Problem: edge_index is generated for a single graph and not adjusted for batching.
Consequence: When node features from multiple graphs are concatenated, GCNConv incorrectly processes nodes, only properly updating nodes of the first graph.
To Reproduce
Minimal Example to Reproduce the Bug:
import torch
from torch_geometric.nn import GCNConv
from torch_geometric.data import Data
from functools import lru_cache
# Function to generate full graph edge index (as in the original code)
@lru_cache(5)
def get_full_graph_edge_index(num_node: int, self_loop=False) -> torch.Tensor:
adj_matrix = torch.ones(num_node, num_node)
if not self_loop:
adj_matrix.fill_diagonal_(0)
edge_index = torch.permute(torch.nonzero(adj_matrix), (1, 0))
return edge_index
# Parameters
num_nodes_per_graph = 5
num_node_features = 3
batch_size = 2 # Number of graphs in the batch
# Create node features for two graphs
x1 = torch.randn(num_nodes_per_graph, num_node_features)
x2 = torch.randn(num_nodes_per_graph, num_node_features)
# Concatenate node features to simulate batching
x = torch.cat([x1, x2], dim=0) # Shape: [batch_size * num_nodes_per_graph, num_node_features]
# Generate edge_index using the original function
edge_index_single = get_full_graph_edge_index(num_nodes_per_graph, self_loop=False)
# Use the same edge_index for both graphs without adjusting
edge_index = edge_index_single # Edge indices from graph1, node indices 0 to 4
# Initialize GCNConv
conv = GCNConv(in_channels=num_node_features, out_channels=2, add_self_loops=False)
# Apply GCNConv without adjusting edge_index
out = conv(x, edge_index)
# Print the output
print("Output without adjusting edge_index:")
print(out)
# Now adjust edge_index for each graph to reflect batching
edge_indices = []
for i in range(batch_size):
offset = i * num_nodes_per_graph
adjusted_edge_index = edge_index_single + offset
edge_indices.append(adjusted_edge_index)
edge_index_adjusted = torch.cat(edge_indices, dim=1)
# Apply GCNConv with adjusted edge_index
out_adjusted = conv(x, edge_index_adjusted)
# Compare outputs for nodes belonging to each graph
print("\nDifference in outputs for nodes belonging to the first graph:")
print(out[:num_nodes_per_graph] - out_adjusted[:num_nodes_per_graph])
print("\nDifference in outputs for nodes belonging to the second graph:")
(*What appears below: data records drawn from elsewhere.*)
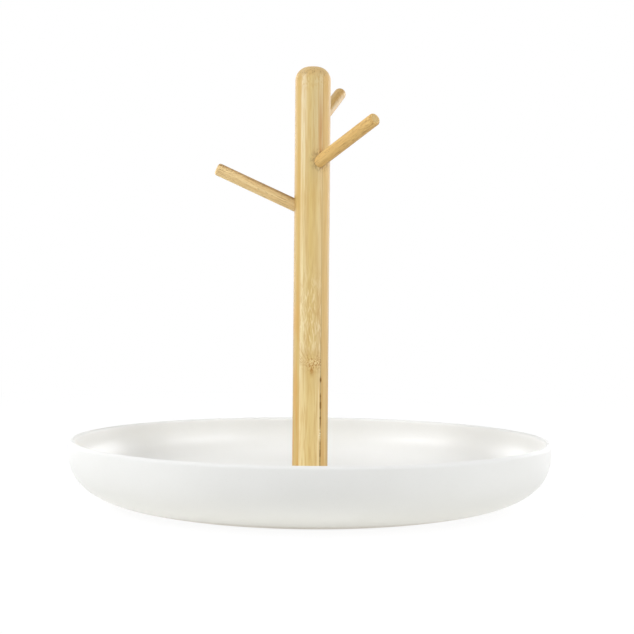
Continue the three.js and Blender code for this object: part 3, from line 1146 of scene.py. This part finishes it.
head_low = screw_low.z
head_high = washer_low.z
root_radius = thread_sizes["Root radius"]
thread_low = thread_sizes["Thread low"]
thread_high = thread_sizes["Thread high"]
screw_outline = [(0.0, head_low), (1.5 * MM, head_low), (3.0 * MM, head_low)]
screw_outline += low_corner(HEAD_RADIUS, head_low, HEAD_ROUNDING, 8)
screw_outline += [(HEAD_RADIUS, head_high), (NECK_RADIUS, head_high)]
screw_outline += [(NECK_RADIUS, thread_low - 0.7 * MM), (root_radius, thread_low)]
screw_outline += straight(root_radius, thread_low, thread_high, THREAD_STEP)
screw_outline += [(root_radius, thread_high), (0.4 * root_radius, screw_high.z - 0.9 * MM)]
screw_outline += [(0.0, screw_high.z)]
screw_values = {**thread_sizes, "Finish": steel_finish}
screw = grow("post_fixing_screw", screw_tree, screw_outline, screw_values)


def cross_ring(height, scale):
    """The twelve corners of a cross at one height."""
    corners = []
    near = CROSS_HALF_WIDTH * scale
    far = CROSS_REACH * scale
    for arm in range(4):
        quarter = Matrix.Rotation(arm * math.pi / 2, 3, "Z")
        for along, side in ((far, -near), (far, near), (near, near)):
            corners.append(quarter @ Vector((along, side, height)))
    return corners


low_ring = cross_ring(head_low - 0.3 * MM, 1.05)
high_ring = cross_ring(head_low + CROSS_DEPTH, CROSS_TAPER)
corner_count = len(low_ring)
faces = [tuple(reversed(range(corner_count))), tuple(range(corner_count, 2 * corner_count))]
for corner in range(corner_count):
    following = (corner + 1) % corner_count
    faces.append((corner, following, corner_count + following, corner_count + corner))
cross_mesh = bpy.data.meshes.new("cross_cutter")
cross_mesh.from_pydata([*low_ring, *high_ring], [], faces)
cross = add_object("cross_cutter", cross_mesh)
cut_out(screw, [cross])
settle(screw, "screw_steel", "post_screw")

# %% [markdown]
# ## The washer
# The washer spreads the screw's pull over the thin floor of the dish. It is stamped, so its
# edges are slightly rounded by the die.

# %% Turn the washer
WASHER_EDGE = 0.2 * MM
WASHER_HOLE_RADIUS = 2.5 * MM
washer_radius = washer_high.x
washer_outline = [(WASHER_HOLE_RADIUS, washer_low.z)]
washer_outline += low_corner(washer_radius, washer_low.z, WASHER_EDGE, 4)
washer_outline += high_corner(washer_radius, washer_high.z, WASHER_EDGE, 4)
washer_outline += [(WASHER_HOLE_RADIUS, washer_high.z), (WASHER_HOLE_RADIUS, washer_low.z)]
washer = grow("fixing_washer", lathe_tree, washer_outline, {"Sides": 64, "Finish": steel_finish})
settle(washer, "screw_steel", "screw_washer")

# %% [markdown]
# ## The foot pads
# Four soft pads keep the dish from sliding and from scratching the table. They are one shape
# repeated on a circle, which is the plainest use of instances: the points of a circle, and a
# pad on each.

# %% Pad finish
pad_finish, bench, shader = start_finish("soft_silicone", IOR=1.41)
place = bench.add("ShaderNodeTexCoord", output="Object")
dust = noise(bench, place, 700.0, 3.0, 0.6)
use_colour(bench, shader, mix_tones(bench, dust, tone(222, 221, 216), tone(208, 206, 199)))
pad_roughness = bench.total(0.5, bench.product(dust, 0.3))
use_surface(bench, shader, pad_roughness, dust, 0.02 * MM, 0.5)
print("pad finish:", len(bench.tree.nodes), "nodes")

# %% Nodes for pads on a circle
PAD_ROUNDING = 0.4 * MM

pad_sizes = {
    "Sides": 40,
    "Count": PAD_COUNT,
    "Circle radius": PAD_CIRCLE_RADIUS,
    "First angle": PAD_FIRST_ANGLE,
}
bench, given = start_tree("pads on a circle", pad_sizes)
one_pad = turn_outline(bench, given["Outline"], given["Sides"])
circle = bench.add(
    "GeometryNodeMeshCircle", {"Vertices": given["Count"], "Radius": given["Circle radius"]}
)
first_turn = bench.vector(0.0, 0.0, given["First angle"])
first = bench.add("FunctionNodeEulerToRotation", {0: first_turn})
turned_circle = bench.add("GeometryNodeTransform", {"Geometry": circle, "Rotation": first})
copies = bench.add("GeometryNodeInstanceOnPoints", {"Points": turned_circle, "Instance": one_pad})
pad_tree = close_tree(bench, copies, given["Finish"])
print("inputs of the pads:", ", ".join(given))

pad_outline = [(0.0, pad_low.z), (0.5 * pad_radius, pad_low.z)]
pad_outline += low_corner(pad_radius, pad_low.z, PAD_ROUNDING, 6)
pad_outline += [(pad_radius, pad_high.z), (0.0, pad_high.z)]
pads = grow("foot_pads", pad_tree, pad_outline, {**pad_sizes, "Finish": pad_finish})
settle(pads, "pad_soft", "foot_pad_1", "foot_pad_2", "foot_pad_3", "foot_pad_4")

# %% [markdown]
# ## Floor and background
# The stand was photographed on pure white. More light on the object would burn its pale dish
# away, so the white comes from the floor and the world themselves: seen by the camera or in a
# reflection, both glow at a strength of about 1. For the rays that light things, the world is
# almost dark, so the shading of the dish comes from the lamps and isn't washed out.
#
# Close to the stand, part of the floor's shown brightness is still reflected light, which keeps its
# soft shadow. Right under the ring the floor's shown glow is painted dimmer and warmer, a painted
# contact shadow, and seen edge on that is the thin contact line below the dish.

# %% White world
ROOM_FILL = 0.04
TABLE_GLOW = 0.22
WHITE = (1.0, 1.0, 1.0, 1.0)


def seen_directly(bench):
    """1 for camera, mirror and glass rays, and 0 for the rays that light things."""
    path = bench.tree.nodes.new("ShaderNodeLightPath").outputs
    kinds = ("Is Camera Ray", "Is Glossy Ray", "Is Transmission Ray")
    return bench.largest(*[path[kind] for kind in kinds])


world = bpy.data.worlds.new("white_studio")
world.use_nodes = True
bpy.context.scene.world = world
bench = Bench(world.node_tree)
background = world.node_tree.nodes["Background"]
strength = bench.add("ShaderNodeMix", {0: seen_directly(bench), 2: ROOM_FILL, 3: 1.0})
world.node_tree.links.new(strength, background.inputs["Strength"])
background.inputs["Color"].default_value = WHITE
print("world: strength 1 where seen, and", ROOM_FILL, "as light")

# %% [markdown]
# For the rays that light things, the floor is plain pale paint. It glows a little in a ring just
# outside the stand, where a white table top throws the lamps' light back up at the dish's wall.

# %% White floor
FLOOR_DROP = 0.05 * MM
FLOOR_RADIUS = 6.0
FLOOR_CORNERS = 64
UNDER_EDGE = 75.5 * MM
UNDER_END = 80.0 * MM
GLOW_START = 76.0 * MM
GLOW_FULL = 84.0 * MM
GLOW_FADE = 108.0 * MM
GLOW_END = 132.0 * MM
SHADOW_FADE = 0.25
SHADOW_END = 0.7

floor_finish = bpy.data.materials.new("white_floor")
floor_finish.use_nodes = True
bench = Bench(floor_finish.node_tree)
floor_finish.node_tree.nodes.remove(floor_finish.node_tree.nodes["Principled BSDF"])
floor_out = floor_finish.node_tree.nodes["Material Output"]
place = bench.add("ShaderNodeTexCoord", output="Object")
from_middle = bench.add("ShaderNodeVectorMath", {0: place}, output="Value", operation="LENGTH")
outside = bench.span(from_middle, UNDER_EDGE, UNDER_END)
far_away = bench.span(from_middle, SHADOW_FADE, SHADOW_END)
# Painted shadow: under the ring the floor shows a dimmer, warmer glow.
dim_glow = bench.add("ShaderNodeEmission", {"Color": (1.0, 0.95, 0.82, 1), "Strength": 0.38})
dim_paint = bench.add("ShaderNodeBsdfDiffuse", {"Color": (0.50, 0.48, 0.42, 1)})
painted_contact_shadow = bench.add("ShaderNodeAddShader", {0: dim_glow, 1: dim_paint})
near_glow = bench.add("ShaderNodeEmission", {"Color": WHITE, "Strength": 0.94})
near_paint = bench.add("ShaderNodeBsdfDiffuse", {"Color": (0.08, 0.08, 0.08, 1)})
near_look = bench.add("ShaderNodeAddShader", {0: near_glow, 1: near_paint})
close_look = bench.add("ShaderNodeMixShader", {0: outside, 1: painted_contact_shadow, 2: near_look})
far_look = bench.add("ShaderNodeEmission", {"Color": WHITE, "Strength": 1.0})
shown_look = bench.add("ShaderNodeMixShader", {0: far_away, 1: close_look, 2: far_look})
table_paint = bench.add("ShaderNodeBsdfDiffuse", {"Color": (0.82, 0.82, 0.80, 1)})
glow_strength = bench.product(
    bench.span(from_middle, GLOW_START, GLOW_FULL, 0.0, TABLE_GLOW),
    bench.span(from_middle, GLOW_FADE, GLOW_END, 1.0, 0.0),
)
glow_sockets = {"Color": (1.0, 0.98, 0.90, 1), "Strength": glow_strength}
table_glow = bench.add("ShaderNodeEmission", glow_sockets)
lit_look = bench.add("ShaderNodeAddShader", {0: table_paint, 1: table_glow})
looks = {0: seen_directly(bench), 1: lit_look, 2: shown_look}
floor_look = bench.add("ShaderNodeMixShader", looks)
floor_finish.node_tree.links.new(floor_look, floor_out.inputs["Surface"])

floor_mesh = bpy.data.meshes.new("floor")
floor_edge = []
for corner in range(FLOOR_CORNERS):
    angle = FULL_TURN * corner / FLOOR_CORNERS
    floor_edge.append((FLOOR_RADIUS * math.cos(angle), FLOOR_RADIUS * math.sin(angle), -FLOOR_DROP))
floor_mesh.from_pydata(floor_edge, [], [tuple(range(FLOOR_CORNERS))])
floor_mesh.materials.append(floor_finish)
floor = add_object("floor", floor_mesh)
floor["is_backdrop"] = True
print("floor radius", FLOOR_RADIUS, "m")

# %% [markdown]
# ## Lamps
# The photograph's light can be read from the dish. Both ends of its outer wall are bright and the
# middle is a shade darker, so large soft boxes stand left and right, each pair made of a high one
# and a broad low one. Inside, the two ends are light again, with a darker patch before each. That
# asks for low boxes behind the stand on both sides, which shine across the dish at its far walls.
# A weak front box and a high one at the back fill the rest.
#
# Eight lamps sound like many to balance by eye. Each lamp was rendered alone, and the share of
# each that adds up to the photograph's brightness was then solved for. Their light is a trace
# cool, since the pale floor warms what it throws back.

# %% Soft boxes
LAMP_DISTANCE = 1.3
LAMP_TINT = (0.985, 1.0, 1.045)
AIM = Vector((0.0, 0.0, 0.05))


def soft_box(name, turn_degrees, rise_degrees, power, size):
    """A square lamp at this angle round the stand and above it, facing the stand."""
    data = bpy.data.lights.new(name, "AREA")
    data.shape = "SQUARE"
    data.size = size
    data.energy = power
    data.color = LAMP_TINT
    lamp = add_object(name, data)
    turn = math.radians(turn_degrees)
    rise = math.radians(rise_degrees)
    level = Vector((math.sin(turn), -math.cos(turn), 0.0))
    away = level * math.cos(rise) + Vector((0.0, 0.0, math.sin(rise)))
    lamp.location = AIM + LAMP_DISTANCE * away
    lamp.rotation_euler = (-away).to_track_quat("-Z", "Y").to_euler()
    lamp.visible_camera = False
    print(f"{name}: {power} W")


soft_box("left_high_box", -70, 40, 6.9, 0.7)
soft_box("right_high_box", 70, 40, 5.7, 0.7)
soft_box("left_broad_box", -65, 22, 6.0, 1.0)
soft_box("right_broad_box", 65, 22, 5.4, 1.0)
soft_box("front_box", 0, 14, 2.35, 0.7)
soft_box("back_left_box", -140, 14, 5.3, 0.7)
soft_box("back_right_box", 140, 14, 6.2, 0.7)
soft_box("high_back_box", -150, 60, 2.1, 1.0)

# %% [markdown]
# ## Colour and the last checks
# The view transform is Standard, so a tone on the object comes out as it was written. The box of the
# dressed stand is compared with the box of the bare CAD model, and the largest difference between
# them is printed: dressing should not make the stand larger.

# %% Compare the boxes and finish
bpy.context.scene.view_settings.view_transform = "Standard"

dressed_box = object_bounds()
growth_mm = max(
    max(abs(a - b) for a, b in zip(cad_corner, dressed_corner))
    for cad_corner, dressed_corner in zip(cad_box, dressed_box)
) / MM
print(f"largest difference between the boxes: {growth_mm:.3f} mm")
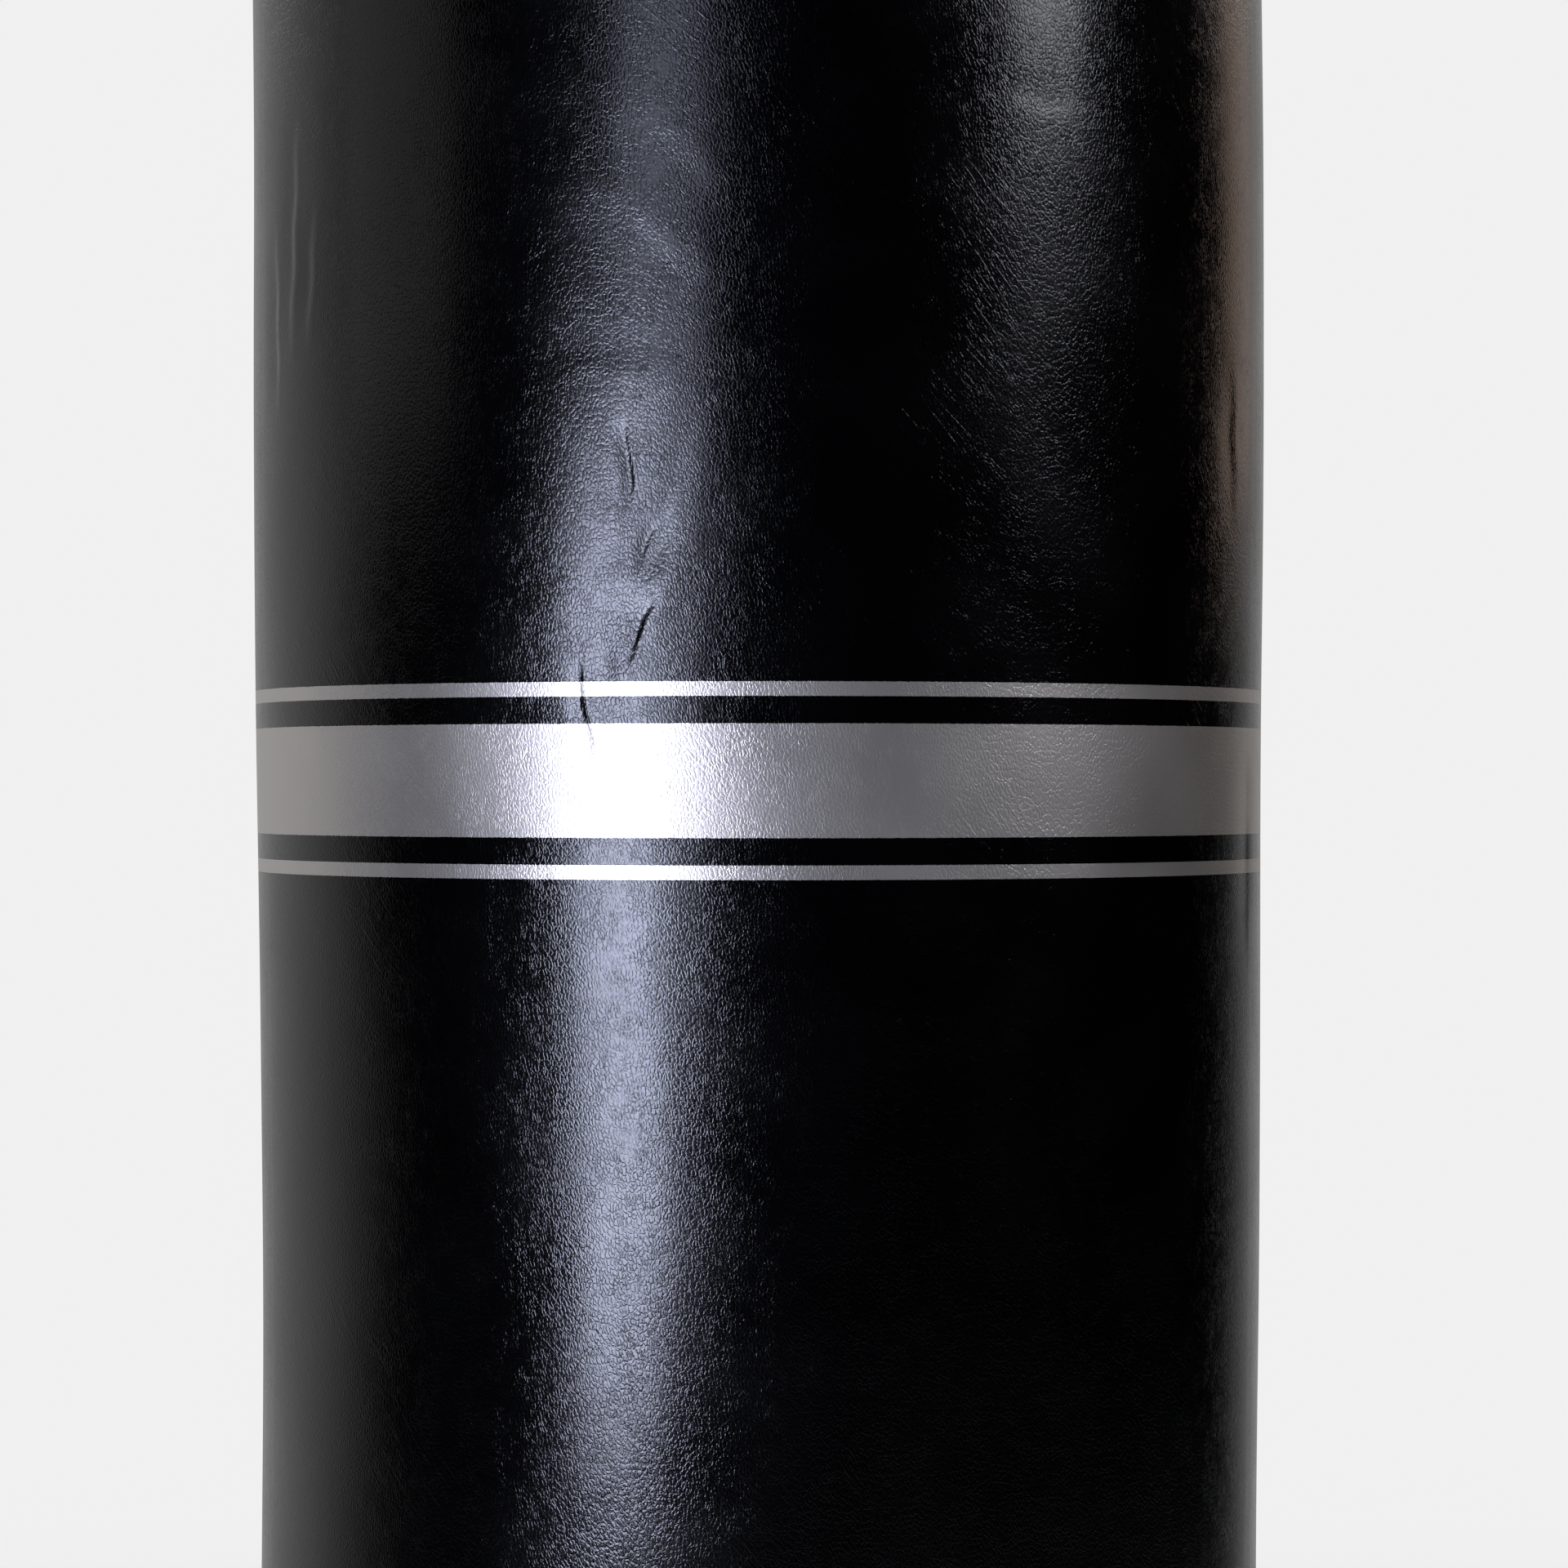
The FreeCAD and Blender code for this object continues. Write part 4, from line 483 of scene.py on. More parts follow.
dressing = {
    "nitrileRubber": ("suction_cups", "filler_gasket"),
    "zincPlatedSteel": (
        "cup_studs", "cup_washers", "cup_nuts", "lower_seat_washers", "lower_seat_bolts",
        "upper_seat_washers", "upper_seat_bolts", "upper_seat_nuts", "cross_bolt", "cross_nut",
    ),
    "powderCoatedSteel": ("base_plate", "lower_spring_seat", "upper_spring_seat", "bag_plate"),
    "galvanisedSteel": ("centre_column", "core_tube"),
    "blackOxideSteel": ("column_screws", "lower_set_screws", "upper_set_screws", "seat_cap_screw"),
    "rotomouldedPolyethylene": ("ballast_tank", "filler_neck"),
    "drySand": ("sand_ballast",),
    "injectedPolypropylene": ("filler_cap", "tube_plug"),
    "turnedBrass": ("tank_inserts",),
    "springEnamel": ("coil_spring",),
    "polyurethaneBuffer": ("rubber_buffer",),
    "firmFoam": ("inner_foam",),
    "openCellFoam": ("outer_foam", "top_pad"),
    "birchPlywood": ("top_board",),
    "coatedFabricPlain": ("bag_cover", "top_panel", "top_piping"),
    "wovenZipTape": ("zip_tape",),
    "zipNylon": ("zip_chain",),
    "gunmetalPlating": ("zip_stops", "zip_slider", "zip_pull"),
}
for finish, dressed in dressing.items():
    for node in dressed:
        slots = nodes[node].data.materials
        slots.clear()
        slots.append(finishes[finish])
print("punching bag: %d materials" % len(finishes))


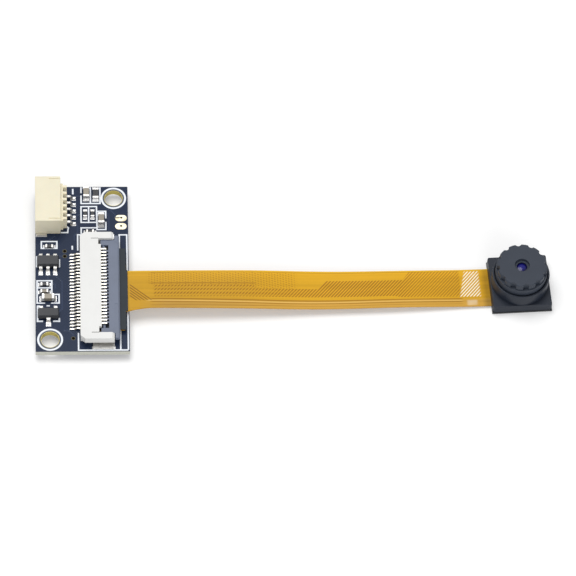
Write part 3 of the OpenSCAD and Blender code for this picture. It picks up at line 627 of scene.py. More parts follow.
# Broader outlines, round the single-lead side of the small chip
BROAD_LINES = (
    ((0.62, -5.86), (0.29, -5.86), (0.28, -8.17), (0.99, -8.17)),
    ((2.3, -8.17), (3.1, -8.17), (3.1, -7.7)),
)
BROAD_SHARE = 1.3
# Printed boxes and bars, by two opposite corners
PRINTED_BOXES = (((6.08, 9.7), (8.14, 7.2)), ((0.8, 4.21), (2.85, 3.13)), ((0.22, -1.92), (2.15, -3.02)))
PRINTED_BARS = (((4.9, 12.52), (5.11, 11.66)), ((4.78, 3.52), (4.99, 2.92)), ((1.45, -5.7), (1.88, -5.9)))
UNDER_BOXES = (
    ((2.5, -5.05), (5.75, -7.6)),
    ((7.55, -5.05), (10.85, -7.4)),
    *(((x, 4.2), (x + 1.0, 0.82)) for x in (0.85, 10.45)),
    *(((x, 8.8), (x + 2.1, 7.6)) for x in (2.15, 5.15)),
    ((0.85, -4.28), (1.75, -7.75)),
)
OVAL_PADS = ((11.37, 7.86), (11.34, 6.57))
THROUGH_VIAS, TOP_VIAS = ((3.87, 2.68), (3.88, 1.89)), ((4.93, -10.82),)
UNDER_VIAS = ((6.4, 9.9), (2.2, 9.9), (10.6, -3.6), (2.4, -3.7), (10.9, 6.4), (1.2, 6.6), (7.0, 10.6))
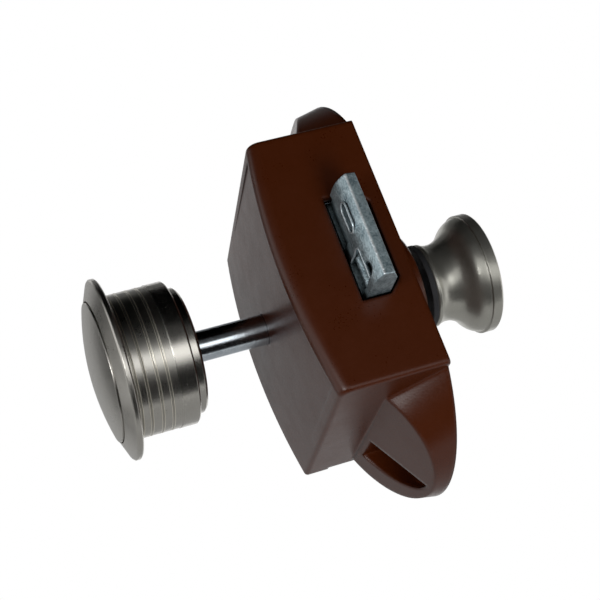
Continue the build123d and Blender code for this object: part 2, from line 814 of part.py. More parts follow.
# Knob: small foot, waisted neck and a flared trumpet with a rim band
with BuildPart() as knob:
    with BuildSketch():
        with BuildLine():
            Polyline(
                (knob_bore_x, 0),
                (knob_bore_x, spindle_radius + seat_gap),
                (knob_foot_x, spindle_radius + seat_gap),
                (knob_foot_x, knob_foot_radius - rosette_edge),
                (knob_foot_x + rosette_edge, knob_foot_radius),
                (knob_foot_x + 3 * rosette_edge, knob_foot_radius),
            )
            TangentArc(
                (knob_foot_x + knob_neck, knob_neck_radius),
                (knob_foot_x + 3 * rosette_edge, knob_foot_radius),
                tangent=(-1, 0),
            )
            waist = TangentArc(
                (knob_foot_x + knob_neck, knob_neck_radius),
                (knob_foot_x + knob_bend, knob_bend_radius),
                tangent=(1, 0),
            )
            TangentArc(
                (knob_foot_x + knob_bend, knob_bend_radius),
                (knob_foot_x + knob_flare, knob_flare_radius),
                tangent=waist % 1,
            )
            Polyline(
                (knob_foot_x + knob_flare, knob_flare_radius),
                (knob_foot_x + knob_rim, knob_flare_radius),
                (knob_foot_x + knob_rim, knob_rim_radius),
                (knob_front_x - rosette_edge, knob_rim_radius),
                (knob_front_x, knob_rim_radius - rosette_edge),
            )
            TangentArc(
                (knob_front_x + knob_dome, 0),
                (knob_front_x, knob_rim_radius - rosette_edge),
                tangent=(0, 1),
            )
            Line((knob_front_x + knob_dome, 0), (knob_bore_x, 0))
        make_face()
    revolve(axis=Axis.X)
    with BuildSketch(Plane.XZ):
        with Locations((grub_x, 0)):
            Circle(grub_radius + seat_gap)
    extrude(amount=-knob_rim_radius, mode=Mode.SUBTRACT)
save(knob, "knob")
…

print(out[num_nodes_per_graph:] - out_adjusted[num_nodes_per_graph:])
Explanation:
Edge Index Generation: We use the get_full_graph_edge_index
function from the original code to generate the edge indices for a fully connected graph without self-loops.
Without Adjusted edge_index:
The edge_index
only references nodes 0 to 4.
Nodes 5 to 9 (from the second graph) are not properly connected and thus not processed correctly by GCNConv
.
With Adjusted edge_index:
By adding an offset to edge_index
for each graph in the batch, nodes are correctly connected within their own graphs.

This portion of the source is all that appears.